L’expertise amiable non contradictoire ne peut plus être la seule preuve. – La chambre mixte de la Cour de cassation, le 28 septembre 2012 (Cass. ch. mixte, 28 sept. 2012, n° 11-18.710 : JurisData n° 2012-022400), a jugé que « si le juge ne peut refuser d’examiner une pièce régulièrement versée aux débats et soumise à la discussion contradictoire, il ne peut se fonder exclusivement sur une expertise réalisée à la demande de l’une des parties ». Une expertise amiable ne peut donc pas constituer la seule preuve sur laquelle se fonde le jugement (V. déjà F. Bérenger, Le juge ne peut déplafonner un loyer en se fondant exclusivement sur une expertise non contradictoire : Ann. loyers 2010, p. 802).

L’expertise amiable

L’expertise amiable « est une expertise extra-judiciaire diligentée, à la demande conjointe des parties concernées, en vertu d’une clause contractuelle ou d’un accord, soit par un expert désigné d’un choix commun, soit par deux experts choisis respectivement par chaque partie» (CA Montpellier, 5e ch. civ., 11 avr. 2023, n° 19/07831)

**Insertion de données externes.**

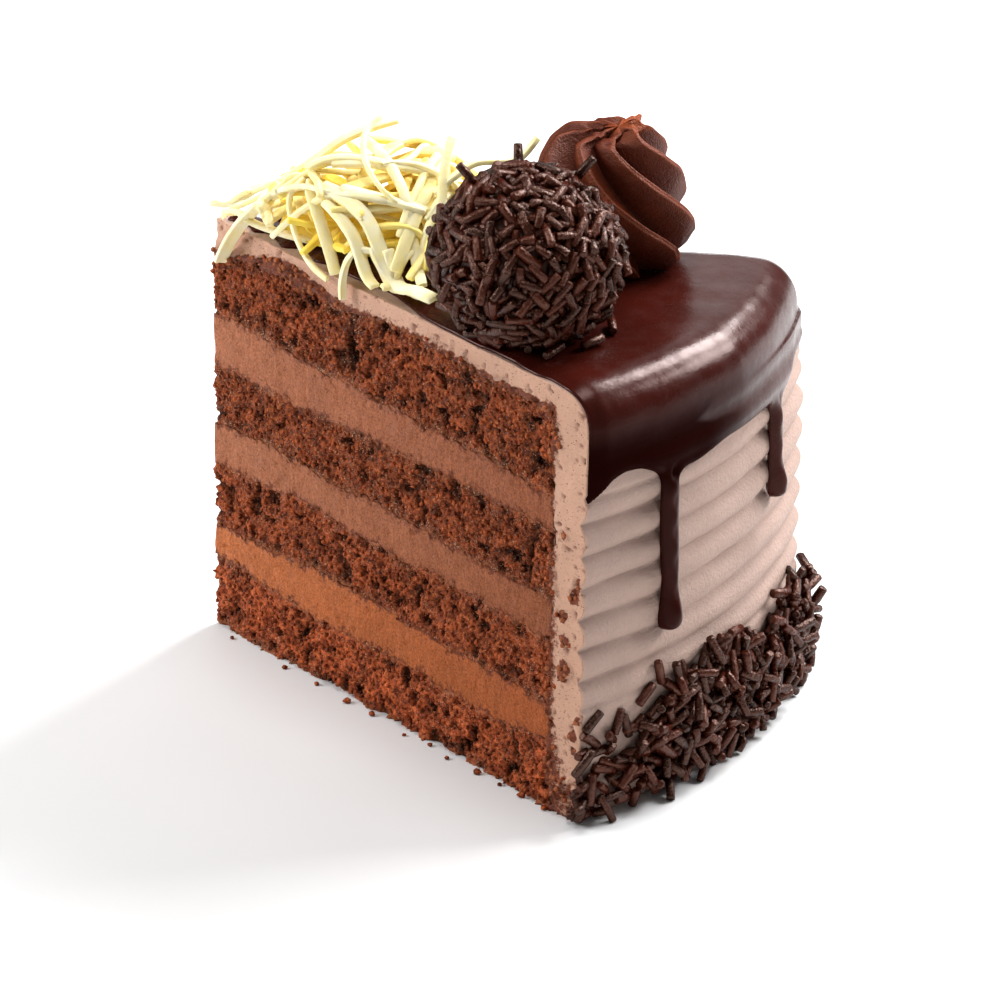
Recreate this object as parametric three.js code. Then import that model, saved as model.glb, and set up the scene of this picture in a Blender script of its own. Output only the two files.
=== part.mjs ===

L’expertise amiable est réalisée par un expert commun aux parties qui cherchent à résoudre leur litige à l’amiable. L’expert doit respecter le principe du contradictoire.

L’expertise amiable, qui suppose un accord entre les parties, est très rare. Elle doit néanmoins être encouragée puisqu’elle est moins couteuse et plus rapide.

Lorsque l’ expertise amiable est contradictoire, c’est-à-dire que toutes les parties ont été convoquées aux opérations d’ expertise amiable et y ont participé, la troisième Chambre civile considère que les conclusions de cette expertise peuvent être admises comme preuve exclusive de la responsabilité et des dommages  Cass. 3e civ., 29 oct. 2003, n° 01-11004.

Les conclusions d’une expertise amiable contradictoire réalisée à la demande d’une partie peuvent être remises en cause par l’autre partie lorsqu’elle dispose d’éléments venant les contredire, et le juge ne peut pas passer outre leur examen en accordant une valeur probatoire plus élevée aux conclusions du rapport qu’aux éléments venant les contester. La Cour de renvoi devra donc examiner les éléments de preuve de l’incapacité de travail de l’assuré fournis par l’assuré qui conteste les conclusions de l’ expertise amiable contradictoire sur laquelle se base l’assureur. Cass. 2e civ., 25 mai 2022, n° 21-12081, F-D

hormis les cas où la loi en dispose autrement, le juge ne peut se fonder exclusivement sur une expertise non judiciaire réalisée à la demande de l’une des parties, peu important qu’elle l’ait été en présence de celles-ci (Civ. 3e, 14 mai 2020, nos 19-16.278  et 19-16.278 , D. 2020. 1113 ).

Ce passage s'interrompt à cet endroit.